Friday, February 15, 2013

It's About the Questions


As teachers, we have been somewhat caught during the last year or two, trying to prepare for the changes that are coming with the implementation of the Common Core standards and the resulting mandatory end-of-course testing that will follow.  Specifically, we have been looking at the Common Core standards and, other than the placement of some of the topics (for example, the amount of statistics written into the algebra 1 and algebra 2 standards), the actual content isn't really changing.  As a result, our initial reaction to the Common Core was, quite honestly, "So what?"  However, now that we are (finally) getting to see some sample questions from the end-of-course tests, it's clear that questions on the new tests are going to be significantly more difficult than anything on the current standardized tests. How is this possible?

Simple: the tests are going to include "performance tasks", extended questions that require the students to put the content together in ways they may not have seen before.  They will require the students to really understand the material, to the point that they will be able to get a bit creative with it.  This is a far cry from the current testing (at least it is here in Ohio) that requires the students to repeat one more time pretty much what they have done in class.  With enough practice and enough rote memory, the current test is reasonable.
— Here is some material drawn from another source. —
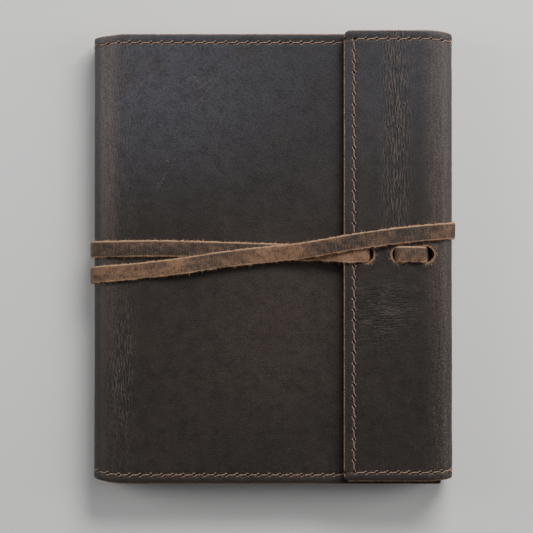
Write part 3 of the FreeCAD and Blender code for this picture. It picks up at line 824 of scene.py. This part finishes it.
def make_cover():
    for name, parts, low, high, ends, blend in SHEETS:
        inset_low, inset_high = (EDGE_BULGE * (end == "cut") for end in ends)
        places = spaced(low + inset_low, high - inset_high, 2.2, dense=DENSE_S)
        hide = sheet_piece(f"hide_{name}", low, high, ends, HIDE, places, HIDE_MATERIAL)
        lining = sheet_piece(f"suede_lining_{name}", low, high, ends, LINING, places,
                             LINING_MATERIAL, lift=-(HIDE + LINING) / 2)
        if name == "flap":
            punch(hide, HOLE_RADIUS - 1.0, FLAP_Z - HIDE, FLAP_Z)
            punch(lining, HOLE_RADIUS - 0.7, FLAP_Z - HIDE - LINING, FLAP_Z - HIDE)
        stand_in(hide, "outer_leather", *[f"outer_{part}" for part in parts], blend=blend)
        stand_in(lining, "lining_leather", *[f"lining_{part}" for part in parts], blend=blend)


# ---------------------------------------------------------------- stitches
def stitch(s, y, along_s, level, side, seed):
    """One stitch of twisted thread from hole to hole. Its ends pass each other beside the holes, so
    that each hole shows as a dark eye in the row. Returns points, faces and flat coordinates."""
    rings, around = 21, 8
    half = STITCH_PITCH / 2 + THREAD_OVERLAP + 0.12 * float(noise(seed * 2.3, 1.5, 22))
    t = np.linspace(-1, 1, rings)
    along = t * half
    eye = THREAD_ASIDE * (1 + 0.22 * float(noise(seed * 1.7, 0.5, 21)))
    past = np.abs(t)
    bow = smooth(past, 0.42, 0.80) - 0.62 * smooth(past, 0.84, 1.0)
    across = eye * np.sign(t) * bow + 0.16 * t + 0.05 * float(noise(seed * 3.1, 4.5, 24))
    rise = level + side * (0.20 + 0.08 * bow - 0.62 * past ** 14)
    swell = THREAD_RADIUS * (1 - 0.2 * past ** 8) * (1 + 0.08 * float(noise(seed, 2.5, 23)))
    turn = np.linspace(0, 2 * math.pi, around, endpoint=False)
    ply = 1 + 0.13 * np.cos(2 * turn[None, :] - along[:, None] * 2 * math.pi / 2.4 + seed)
    wide = swell[:, None] * ply * np.cos(turn)[None, :]
    tall = swell[:, None] * ply * np.sin(turn)[None, :] * 0.9
    run = along[:, None] + 0 * wide
    if along_s:
        ss, yy = s + run, y - across[:, None] + wide
    else:
        ss, yy = s + across[:, None] + wide, y + run
    ss, yy, lift = ss.ravel(), yy.ravel(), (rise[:, None] + tall).ravel()
    lift += relief(np.repeat(s + along * along_s, around), np.repeat(y + along * (not along_s), around))
    place = hide_course.point(ss) + hide_course.outward(ss) * lift[:, None]
    points = np.stack([place[:, 0], lay_y(ss, yy), place[:, 1]], axis=1)
    flat = np.stack([run + seed * 9.7, wide, tall], axis=-1).reshape(-1, 3)
    return points, tube_faces(rings, around, flip=along_s), flat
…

It is also unreasonable, in that it does not indicate whether or not the students actually understand the material.  I've said for a while now that the traditional way of teaching does not teach the kids to solve problems; it teaches them to mimic the way we solve problems.  The students we produce tend to be really good at memorizing processes and following algorithms, but not at using the content in ways other than those they have seen in class.  The textbooks are built according to this model as well: here are a few examples, now do a bunch of problems just like it with new numbers.

So what's the difference?  It's all in the questions.  On a surface level, the content is, in fact, the same.  But if you're asking the kids to actually understand that content rather than just memorize a process, then the same content can make for a very different result when it comes to the grade on a test.  Unfortunately, there are a lot of teachers who are stuck looking at the content and, upon seeing the same content in the Common Core standards, think they are going to be able to continue teaching the way they always have and that their students are going to be successful on the new tests as they have been on the old ones.
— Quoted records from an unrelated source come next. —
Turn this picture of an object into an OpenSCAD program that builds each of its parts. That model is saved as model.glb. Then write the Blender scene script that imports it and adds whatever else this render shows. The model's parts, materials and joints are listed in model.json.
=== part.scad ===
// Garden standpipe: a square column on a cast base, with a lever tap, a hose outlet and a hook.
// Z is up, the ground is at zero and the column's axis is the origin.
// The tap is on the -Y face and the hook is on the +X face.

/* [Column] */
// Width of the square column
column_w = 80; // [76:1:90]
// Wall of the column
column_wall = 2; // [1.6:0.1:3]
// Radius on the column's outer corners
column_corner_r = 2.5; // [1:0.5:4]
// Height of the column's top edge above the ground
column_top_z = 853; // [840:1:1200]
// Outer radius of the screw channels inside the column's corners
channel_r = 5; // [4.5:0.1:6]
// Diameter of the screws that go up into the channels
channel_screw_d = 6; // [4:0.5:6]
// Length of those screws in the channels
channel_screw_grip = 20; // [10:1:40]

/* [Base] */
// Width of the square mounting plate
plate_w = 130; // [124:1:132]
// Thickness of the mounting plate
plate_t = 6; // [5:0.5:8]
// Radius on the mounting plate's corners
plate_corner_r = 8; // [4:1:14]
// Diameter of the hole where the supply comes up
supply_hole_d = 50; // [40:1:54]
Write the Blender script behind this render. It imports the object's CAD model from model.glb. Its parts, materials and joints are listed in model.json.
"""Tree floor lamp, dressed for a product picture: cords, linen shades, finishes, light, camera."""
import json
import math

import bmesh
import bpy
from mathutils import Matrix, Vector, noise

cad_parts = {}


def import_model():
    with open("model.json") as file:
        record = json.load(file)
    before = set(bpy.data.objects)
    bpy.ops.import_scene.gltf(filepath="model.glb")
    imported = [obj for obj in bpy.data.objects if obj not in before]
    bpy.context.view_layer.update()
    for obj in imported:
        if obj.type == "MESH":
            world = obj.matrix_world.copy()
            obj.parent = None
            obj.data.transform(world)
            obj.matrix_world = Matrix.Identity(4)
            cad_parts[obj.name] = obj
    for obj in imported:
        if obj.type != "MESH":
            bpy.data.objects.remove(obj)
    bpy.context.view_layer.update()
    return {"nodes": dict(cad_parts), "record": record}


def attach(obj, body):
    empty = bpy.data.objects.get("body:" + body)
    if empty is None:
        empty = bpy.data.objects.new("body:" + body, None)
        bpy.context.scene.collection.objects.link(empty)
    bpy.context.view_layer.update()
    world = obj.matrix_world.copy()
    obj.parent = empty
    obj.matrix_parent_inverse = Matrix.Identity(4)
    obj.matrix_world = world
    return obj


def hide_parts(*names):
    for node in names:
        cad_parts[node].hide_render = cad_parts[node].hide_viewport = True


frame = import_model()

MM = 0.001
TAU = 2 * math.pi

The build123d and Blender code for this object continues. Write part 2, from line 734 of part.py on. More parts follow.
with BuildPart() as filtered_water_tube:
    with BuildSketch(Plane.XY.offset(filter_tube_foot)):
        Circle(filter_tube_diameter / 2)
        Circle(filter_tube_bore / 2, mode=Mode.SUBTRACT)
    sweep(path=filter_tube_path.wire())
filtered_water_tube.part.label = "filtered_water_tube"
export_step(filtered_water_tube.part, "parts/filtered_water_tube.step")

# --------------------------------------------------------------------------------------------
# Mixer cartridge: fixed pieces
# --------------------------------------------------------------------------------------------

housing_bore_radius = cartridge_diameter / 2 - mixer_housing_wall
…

Nothing could be further from the truth.  Even with the same content, we need to fundamentally change the way we teach the kids.  We need to be asking them to truly understand the material, and the only way to do this is to have them put the content together themselves, to discover it themselves, to make sense of it for themselves.  We need to get them to actually solve problems and not just imitate us or the textbook, and the only way to get them to do this is to ask them to do this on a daily basis.

Enter Harkness.  The more I look at what the Common Core and the subsequent testing will demand of the students, the more I become convinced that the Harkness model is perfectly suited to meet those demands.  However, to implement Harkness requires the teacher to write the questions to be used in the class, because the textbook questions by and large simply don't cut it.  It requires the teachers to get creative with the questions they ask, and to do that means that they actually have to understand the content of the course rather than just having it memorized themselves.  It requires the teachers to leave the old methods behind, because, quite simply, the old methods won't produce students who have the kind of understanding and creativity being demanded of them, not only on the new tests, but in college and in life.

Nothing about the process of implementing Harkness has been easy.  But the central exercise in the entire process for me as a teacher was the writing of the worksheets and the tests we are using this year.  It has been in the writing of the questions, in breaking free from the textbooks and truly designing the course that I have grown as an educator.  In short, it has been in putting the pieces together for myself, and not just following along with the textbook, that I have come to truly understand a course that I have taught for over a decade now.  And to be clear, it's not because the content of the course changed this year.  What has changed is the questions.